WHAT YOU NEED TO DO:
Every entry here needs to be repeated exactly.

(Object data in JSON)

────────────────────────────────────────

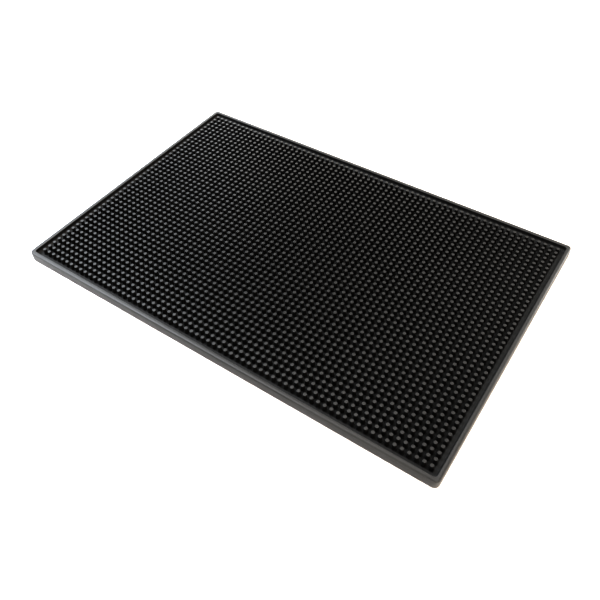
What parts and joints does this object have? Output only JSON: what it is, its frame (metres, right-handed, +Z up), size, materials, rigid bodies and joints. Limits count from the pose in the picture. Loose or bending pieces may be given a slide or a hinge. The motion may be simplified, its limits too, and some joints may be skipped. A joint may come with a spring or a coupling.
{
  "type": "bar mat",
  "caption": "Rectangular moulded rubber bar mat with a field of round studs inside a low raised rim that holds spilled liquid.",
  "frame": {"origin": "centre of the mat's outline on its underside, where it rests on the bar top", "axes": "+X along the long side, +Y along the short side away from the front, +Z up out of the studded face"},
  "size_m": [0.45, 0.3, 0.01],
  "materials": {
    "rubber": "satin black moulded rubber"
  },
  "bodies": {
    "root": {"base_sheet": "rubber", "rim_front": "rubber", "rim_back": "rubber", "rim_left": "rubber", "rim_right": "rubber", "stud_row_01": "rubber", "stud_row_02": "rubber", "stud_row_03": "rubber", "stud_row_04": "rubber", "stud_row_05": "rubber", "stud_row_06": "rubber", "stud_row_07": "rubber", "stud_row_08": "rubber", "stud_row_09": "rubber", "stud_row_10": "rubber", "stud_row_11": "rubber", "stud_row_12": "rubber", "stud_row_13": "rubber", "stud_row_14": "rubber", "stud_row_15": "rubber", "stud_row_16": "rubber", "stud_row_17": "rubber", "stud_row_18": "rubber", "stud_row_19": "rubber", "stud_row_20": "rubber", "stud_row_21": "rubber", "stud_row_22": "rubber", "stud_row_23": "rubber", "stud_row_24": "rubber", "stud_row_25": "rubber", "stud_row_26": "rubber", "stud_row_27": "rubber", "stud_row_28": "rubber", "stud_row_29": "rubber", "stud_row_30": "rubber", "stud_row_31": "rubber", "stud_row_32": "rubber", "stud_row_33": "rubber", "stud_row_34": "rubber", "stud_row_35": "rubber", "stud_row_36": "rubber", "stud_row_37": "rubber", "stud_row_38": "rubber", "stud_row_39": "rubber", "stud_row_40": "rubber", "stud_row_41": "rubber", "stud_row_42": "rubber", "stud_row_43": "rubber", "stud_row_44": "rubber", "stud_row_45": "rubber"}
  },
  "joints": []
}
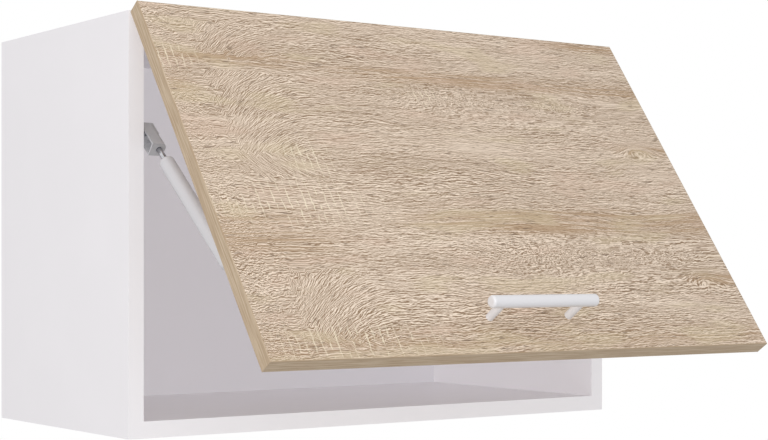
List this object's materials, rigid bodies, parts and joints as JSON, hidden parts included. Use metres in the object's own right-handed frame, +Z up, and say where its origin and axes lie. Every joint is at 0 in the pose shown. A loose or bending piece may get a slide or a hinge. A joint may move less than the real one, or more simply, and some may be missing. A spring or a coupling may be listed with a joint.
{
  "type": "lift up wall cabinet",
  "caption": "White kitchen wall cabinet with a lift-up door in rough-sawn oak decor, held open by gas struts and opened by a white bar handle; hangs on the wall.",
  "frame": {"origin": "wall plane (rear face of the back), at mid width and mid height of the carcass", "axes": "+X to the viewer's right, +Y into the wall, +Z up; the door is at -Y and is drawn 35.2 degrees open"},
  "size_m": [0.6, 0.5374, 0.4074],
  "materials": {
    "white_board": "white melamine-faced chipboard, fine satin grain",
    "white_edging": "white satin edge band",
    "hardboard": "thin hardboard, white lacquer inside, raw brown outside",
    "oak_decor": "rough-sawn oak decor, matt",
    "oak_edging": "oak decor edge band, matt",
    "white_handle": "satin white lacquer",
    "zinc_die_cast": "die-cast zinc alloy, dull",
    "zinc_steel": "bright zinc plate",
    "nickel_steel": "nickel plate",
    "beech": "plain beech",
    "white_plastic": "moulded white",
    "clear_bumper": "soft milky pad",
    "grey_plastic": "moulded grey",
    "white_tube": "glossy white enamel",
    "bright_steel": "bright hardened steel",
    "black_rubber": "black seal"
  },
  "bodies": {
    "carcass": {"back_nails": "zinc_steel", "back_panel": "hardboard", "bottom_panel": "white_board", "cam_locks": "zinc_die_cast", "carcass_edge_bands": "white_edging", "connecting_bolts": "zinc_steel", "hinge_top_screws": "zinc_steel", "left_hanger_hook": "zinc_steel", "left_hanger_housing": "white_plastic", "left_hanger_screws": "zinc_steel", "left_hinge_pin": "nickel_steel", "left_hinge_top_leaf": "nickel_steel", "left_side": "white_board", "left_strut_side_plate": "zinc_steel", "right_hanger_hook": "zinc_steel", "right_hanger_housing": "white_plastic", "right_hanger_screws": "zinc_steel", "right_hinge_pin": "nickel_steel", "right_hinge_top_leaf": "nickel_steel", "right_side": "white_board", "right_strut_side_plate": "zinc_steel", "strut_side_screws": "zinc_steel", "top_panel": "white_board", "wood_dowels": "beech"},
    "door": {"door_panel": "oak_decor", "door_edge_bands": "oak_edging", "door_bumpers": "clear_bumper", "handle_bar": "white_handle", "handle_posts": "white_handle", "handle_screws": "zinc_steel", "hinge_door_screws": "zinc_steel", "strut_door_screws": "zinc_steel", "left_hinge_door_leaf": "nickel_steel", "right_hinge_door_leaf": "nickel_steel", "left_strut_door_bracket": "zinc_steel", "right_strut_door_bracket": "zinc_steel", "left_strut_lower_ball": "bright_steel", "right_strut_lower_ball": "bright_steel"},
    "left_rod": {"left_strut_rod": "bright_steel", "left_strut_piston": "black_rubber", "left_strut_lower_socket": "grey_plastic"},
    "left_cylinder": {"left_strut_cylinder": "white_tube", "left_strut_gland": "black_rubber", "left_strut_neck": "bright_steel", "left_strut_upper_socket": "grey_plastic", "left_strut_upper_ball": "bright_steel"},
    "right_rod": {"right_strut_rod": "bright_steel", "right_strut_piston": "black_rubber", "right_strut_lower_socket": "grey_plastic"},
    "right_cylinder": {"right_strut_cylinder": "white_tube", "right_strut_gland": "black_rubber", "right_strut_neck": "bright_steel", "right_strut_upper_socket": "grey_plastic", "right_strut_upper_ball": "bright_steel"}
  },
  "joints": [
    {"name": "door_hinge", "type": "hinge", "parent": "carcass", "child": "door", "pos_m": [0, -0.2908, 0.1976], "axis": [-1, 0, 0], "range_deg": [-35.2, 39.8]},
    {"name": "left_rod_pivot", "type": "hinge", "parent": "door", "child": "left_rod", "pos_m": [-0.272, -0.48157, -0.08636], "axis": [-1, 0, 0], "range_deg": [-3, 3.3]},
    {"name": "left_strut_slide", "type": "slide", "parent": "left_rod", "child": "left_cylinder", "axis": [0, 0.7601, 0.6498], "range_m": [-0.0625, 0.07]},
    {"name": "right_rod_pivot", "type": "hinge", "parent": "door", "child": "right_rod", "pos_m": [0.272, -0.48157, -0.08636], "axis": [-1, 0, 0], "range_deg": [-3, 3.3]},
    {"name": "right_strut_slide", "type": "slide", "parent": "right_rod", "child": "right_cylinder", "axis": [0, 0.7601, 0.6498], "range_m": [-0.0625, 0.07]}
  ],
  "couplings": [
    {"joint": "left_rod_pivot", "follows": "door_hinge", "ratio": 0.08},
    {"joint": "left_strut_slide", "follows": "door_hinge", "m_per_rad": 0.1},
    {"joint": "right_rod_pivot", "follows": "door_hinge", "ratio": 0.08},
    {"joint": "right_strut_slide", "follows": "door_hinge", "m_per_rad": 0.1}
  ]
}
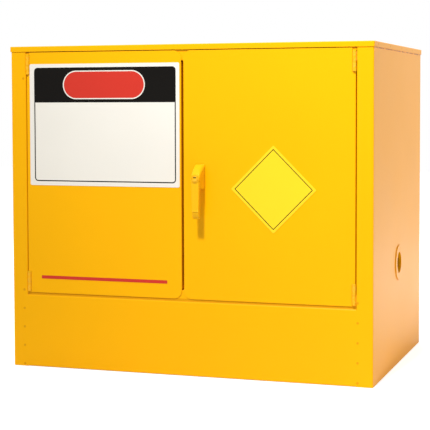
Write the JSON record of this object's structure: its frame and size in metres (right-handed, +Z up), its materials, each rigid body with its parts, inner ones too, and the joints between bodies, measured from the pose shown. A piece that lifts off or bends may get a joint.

────────────────────────────────────────

REPLY:
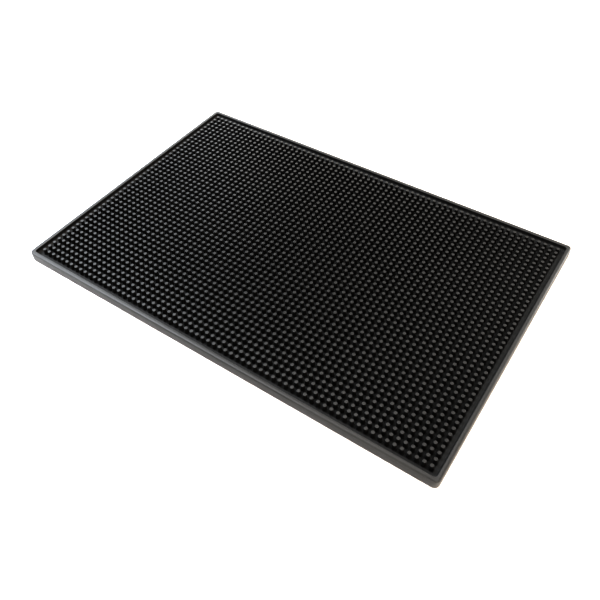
What parts and joints does this object have? Output only JSON: what it is, its frame (metres, right-handed, +Z up), size, materials, rigid bodies and joints. Limits count from the pose in the picture. Loose or bending pieces may be given a slide or a hinge. The motion may be simplified, its limits too, and some joints may be skipped. A joint may come with a spring or a coupling.
{
  "type": "bar mat",
  "caption": "Rectangular moulded rubber bar mat with a field of round studs inside a low raised rim that holds spilled liquid.",
  "frame": {"origin": "centre of the mat's outline on its underside, where it rests on the bar top", "axes": "+X along the long side, +Y along the short side away from the front, +Z up out of the studded face"},
  "size_m": [0.45, 0.3, 0.01],
  "materials": {
    "rubber": "satin black moulded rubber"
  },
  "bodies": {
    "root": {"base_sheet": "rubber", "rim_front": "rubber", "rim_back": "rubber", "rim_left": "rubber", "rim_right": "rubber", "stud_row_01": "rubber", "stud_row_02": "rubber", "stud_row_03": "rubber", "stud_row_04": "rubber", "stud_row_05": "rubber", "stud_row_06": "rubber", "stud_row_07": "rubber", "stud_row_08": "rubber", "stud_row_09": "rubber", "stud_row_10": "rubber", "stud_row_11": "rubber", "stud_row_12": "rubber", "stud_row_13": "rubber", "stud_row_14": "rubber", "stud_row_15": "rubber", "stud_row_16": "rubber", "stud_row_17": "rubber", "stud_row_18": "rubber", "stud_row_19": "rubber", "stud_row_20": "rubber", "stud_row_21": "rubber", "stud_row_22": "rubber", "stud_row_23": "rubber", "stud_row_24": "rubber", "stud_row_25": "rubber", "stud_row_26": "rubber", "stud_row_27": "rubber", "stud_row_28": "rubber", "stud_row_29": "rubber", "stud_row_30": "rubber", "stud_row_31": "rubber", "stud_row_32": "rubber", "stud_row_33": "rubber", "stud_row_34": "rubber", "stud_row_35": "rubber", "stud_row_36": "rubber", "stud_row_37": "rubber", "stud_row_38": "rubber", "stud_row_39": "rubber", "stud_row_40": "rubber", "stud_row_41": "rubber", "stud_row_42": "rubber", "stud_row_43": "rubber", "stud_row_44": "rubber", "stud_row_45": "rubber"}
  },
  "joints": []
}
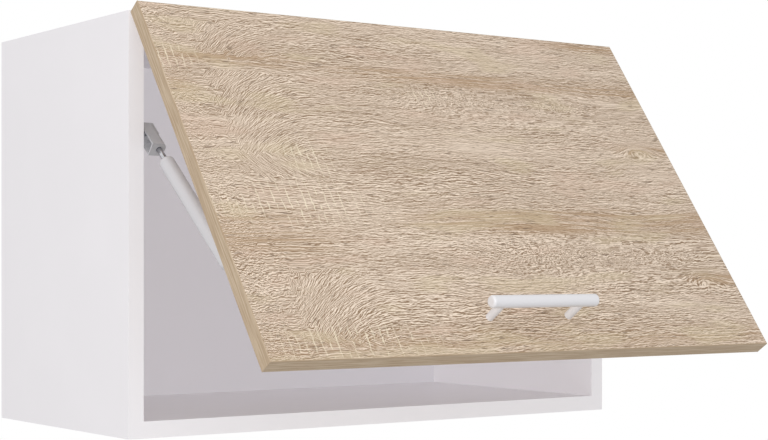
List this object's materials, rigid bodies, parts and joints as JSON, hidden parts included. Use metres in the object's own right-handed frame, +Z up, and say where its origin and axes lie. Every joint is at 0 in the pose shown. A loose or bending piece may get a slide or a hinge. A joint may move less than the real one, or more simply, and some may be missing. A spring or a coupling may be listed with a joint.
{
  "type": "lift up wall cabinet",
  "caption": "White kitchen wall cabinet with a lift-up door in rough-sawn oak decor, held open by gas struts and opened by a white bar handle; hangs on the wall.",
  "frame": {"origin": "wall plane (rear face of the back), at mid width and mid height of the carcass", "axes": "+X to the viewer's right, +Y into the wall, +Z up; the door is at -Y and is drawn 35.2 degrees open"},
  "size_m": [0.6, 0.5374, 0.4074],
  "materials": {
    "white_board": "white melamine-faced chipboard, fine satin grain",
    "white_edging": "white satin edge band",
    "hardboard": "thin hardboard, white lacquer inside, raw brown outside",
    "oak_decor": "rough-sawn oak decor, matt",
    "oak_edging": "oak decor edge band, matt",
    "white_handle": "satin white lacquer",
    "zinc_die_cast": "die-cast zinc alloy, dull",
    "zinc_steel": "bright zinc plate",
    "nickel_steel": "nickel plate",
    "beech": "plain beech",
    "white_plastic": "moulded white",
    "clear_bumper": "soft milky pad",
    "grey_plastic": "moulded grey",
    "white_tube": "glossy white enamel",
    "bright_steel": "bright hardened steel",
    "black_rubber": "black seal"
  },
  "bodies": {
    "carcass": {"back_nails": "zinc_steel", "back_panel": "hardboard", "bottom_panel": "white_board", "cam_locks": "zinc_die_cast", "carcass_edge_bands": "white_edging", "connecting_bolts": "zinc_steel", "hinge_top_screws": "zinc_steel", "left_hanger_hook": "zinc_steel", "left_hanger_housing": "white_plastic", "left_hanger_screws": "zinc_steel", "left_hinge_pin": "nickel_steel", "left_hinge_top_leaf": "nickel_steel", "left_side": "white_board", "left_strut_side_plate": "zinc_steel", "right_hanger_hook": "zinc_steel", "right_hanger_housing": "white_plastic", "right_hanger_screws": "zinc_steel", "right_hinge_pin": "nickel_steel", "right_hinge_top_leaf": "nickel_steel", "right_side": "white_board", "right_strut_side_plate": "zinc_steel", "strut_side_screws": "zinc_steel", "top_panel": "white_board", "wood_dowels": "beech"},
    "door": {"door_panel": "oak_decor", "door_edge_bands": "oak_edging", "door_bumpers": "clear_bumper", "handle_bar": "white_handle", "handle_posts": "white_handle", "handle_screws": "zinc_steel", "hinge_door_screws": "zinc_steel", "strut_door_screws": "zinc_steel", "left_hinge_door_leaf": "nickel_steel", "right_hinge_door_leaf": "nickel_steel", "left_strut_door_bracket": "zinc_steel", "right_strut_door_bracket": "zinc_steel", "left_strut_lower_ball": "bright_steel", "right_strut_lower_ball": "bright_steel"},
    "left_rod": {"left_strut_rod": "bright_steel", "left_strut_piston": "black_rubber", "left_strut_lower_socket": "grey_plastic"},
    "left_cylinder": {"left_strut_cylinder": "white_tube", "left_strut_gland": "black_rubber", "left_strut_neck": "bright_steel", "left_strut_upper_socket": "grey_plastic", "left_strut_upper_ball": "bright_steel"},
    "right_rod": {"right_strut_rod": "bright_steel", "right_strut_piston": "black_rubber", "right_strut_lower_socket": "grey_plastic"},
    "right_cylinder": {"right_strut_cylinder": "white_tube", "right_strut_gland": "black_rubber", "right_strut_neck": "bright_steel", "right_strut_upper_socket": "grey_plastic", "right_strut_upper_ball": "bright_steel"}
  },
  "joints": [
    {"name": "door_hinge", "type": "hinge", "parent": "carcass", "child": "door", "pos_m": [0, -0.2908, 0.1976], "axis": [-1, 0, 0], "range_deg": [-35.2, 39.8]},
    {"name": "left_rod_pivot", "type": "hinge", "parent": "door", "child": "left_rod", "pos_m": [-0.272, -0.48157, -0.08636], "axis": [-1, 0, 0], "range_deg": [-3, 3.3]},
    {"name": "left_strut_slide", "type": "slide", "parent": "left_rod", "child": "left_cylinder", "axis": [0, 0.7601, 0.6498], "range_m": [-0.0625, 0.07]},
    {"name": "right_rod_pivot", "type": "hinge", "parent": "door", "child": "right_rod", "pos_m": [0.272, -0.48157, -0.08636], "axis": [-1, 0, 0], "range_deg": [-3, 3.3]},
    {"name": "right_strut_slide", "type": "slide", "parent": "right_rod", "child": "right_cylinder", "axis": [0, 0.7601, 0.6498], "range_m": [-0.0625, 0.07]}
  ],
  "couplings": [
    {"joint": "left_rod_pivot", "follows": "door_hinge", "ratio": 0.08},
    {"joint": "left_strut_slide", "follows": "door_hinge", "m_per_rad": 0.1},
    {"joint": "right_rod_pivot", "follows": "door_hinge", "ratio": 0.08},
    {"joint": "right_strut_slide", "follows": "door_hinge", "m_per_rad": 0.1}
  ]
}
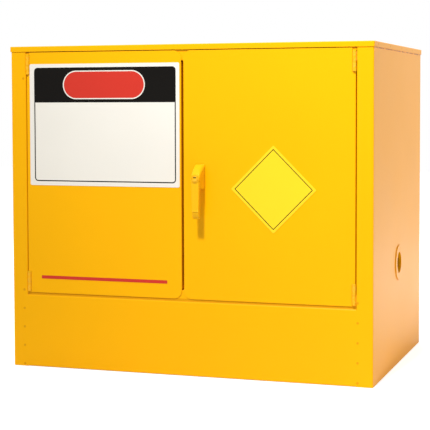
Write the JSON record of this object's structure: its frame and size in metres (right-handed, +Z up), its materials, each rigid body with its parts, inner ones too, and the joints between bodies, measured from the pose shown. A piece that lifts off or bends may get a joint.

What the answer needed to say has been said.